Estos consorcios permiten a los participantes combinar su poder computacional para aumentar las probabilidades de validar bloques y luego distribuir las recompensas proporcionalmente según la contribución. Plataformas como Slush Pool y BTC Guild se destacaron en la popularización de esta modalidad, expandiendo la accesibilidad mientras añadían un modelo más estable y seguro para obtener recompensas. No obstante, también comenzaron a surgir debates sobre la centralización del poder de cómputo, lo que podría implicar riesgos para la seguridad y equilibrio de la red. En la última década, la tendencia hacia la ampliación y profesionalización de la minería ha llevado a la construcción de mega granjas, instalaciones industriales que albergan miles de equipos ASIC funcionando las 24 horas del día. Estas granjas se establecen generalmente en regiones donde la electricidad es barata y las regulaciones permisivas, como algunas áreas de China, Islandia, Canadá, Estados Unidos y Kazajistán.
Además de su envergadura, estas operaciones requieren una logística compleja y una gran experiencia técnica, transformando la minería en un negocio de alta escala, con inversión institucional y significativa influencia económica.
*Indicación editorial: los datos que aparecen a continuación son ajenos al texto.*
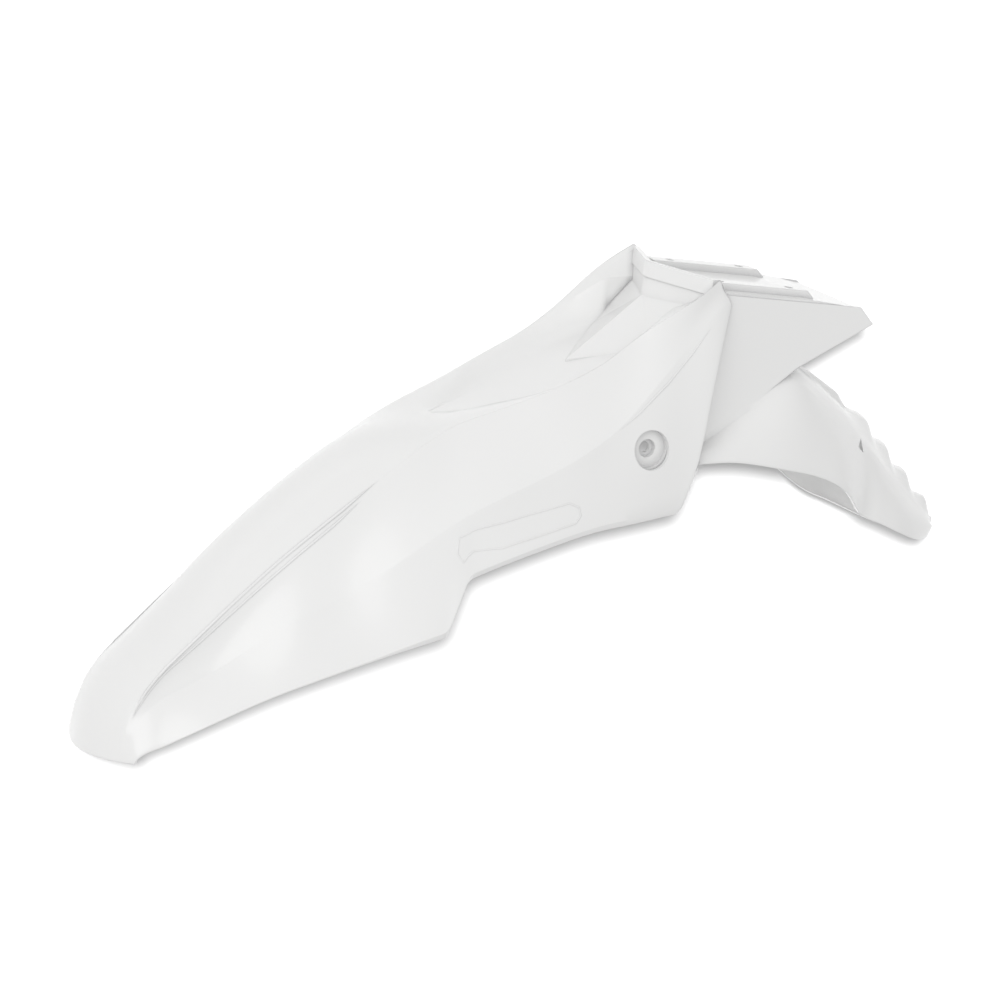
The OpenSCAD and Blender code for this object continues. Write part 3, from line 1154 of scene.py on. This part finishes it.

Este crecimiento exponencial no ha estado exento de controversias, sobre todo relacionadas con el impacto ambiental. La minería de criptomonedas consume enormes cantidades de electricidad, lo que ha despertado preocupaciones sobre su huella de carbono y los residuos electrónicos generados por el desgaste intensivo del hardware especializado. Un punto de inflexión importante fue la prohibición de la minería en China en 2021, motivada por razones energéticas y fiscales, que provocó un desplazamiento masivo de actividades mineras a otras regiones y una diversificación en la geografía de la minería global. En respuesta a las críticas ambientales, ha surgido un movimiento hacia la minería verde, impulsando la adopción de fuentes de energía renovable como la hidroeléctrica, la eólica y la solar para alimentar las operaciones mineras.
Además, innovaciones tecnológicas, como la minería basada en la captura de gas flaring (el gas que normalmente se quema en operaciones petroleras), están ganando terreno como soluciones para reducir el impacto ambiental. Paralelamente, algunas blockchains importantes, como Ethereum, han adoptado mecanismos alternativos al proof-of-work, como proof-of-stake, que eliminan la necesidad de minería intensiva en energía y promueven cadenas de bloques más sostenibles. El universo de la minería también se ha diversificado con la proliferación de altcoins, cada una con características únicas que modifican las necesidades de hardware y algoritmos de consenso. Algunas criptomonedas, como Litecoin y Dogecoin, optaron por algoritmos que favorecen el uso de GPUs, mientras que otras, como Monero, diseñaron sus redes para ser resistentes a la minería con ASIC, promoviendo la descentralización y la participación comunitaria. Esta dinámica ha fomentado la innovación en tecnología minera y estrategias, con un mercado en constante búsqueda de nuevos equilibrios entre eficiencia, accesibilidad y seguridad.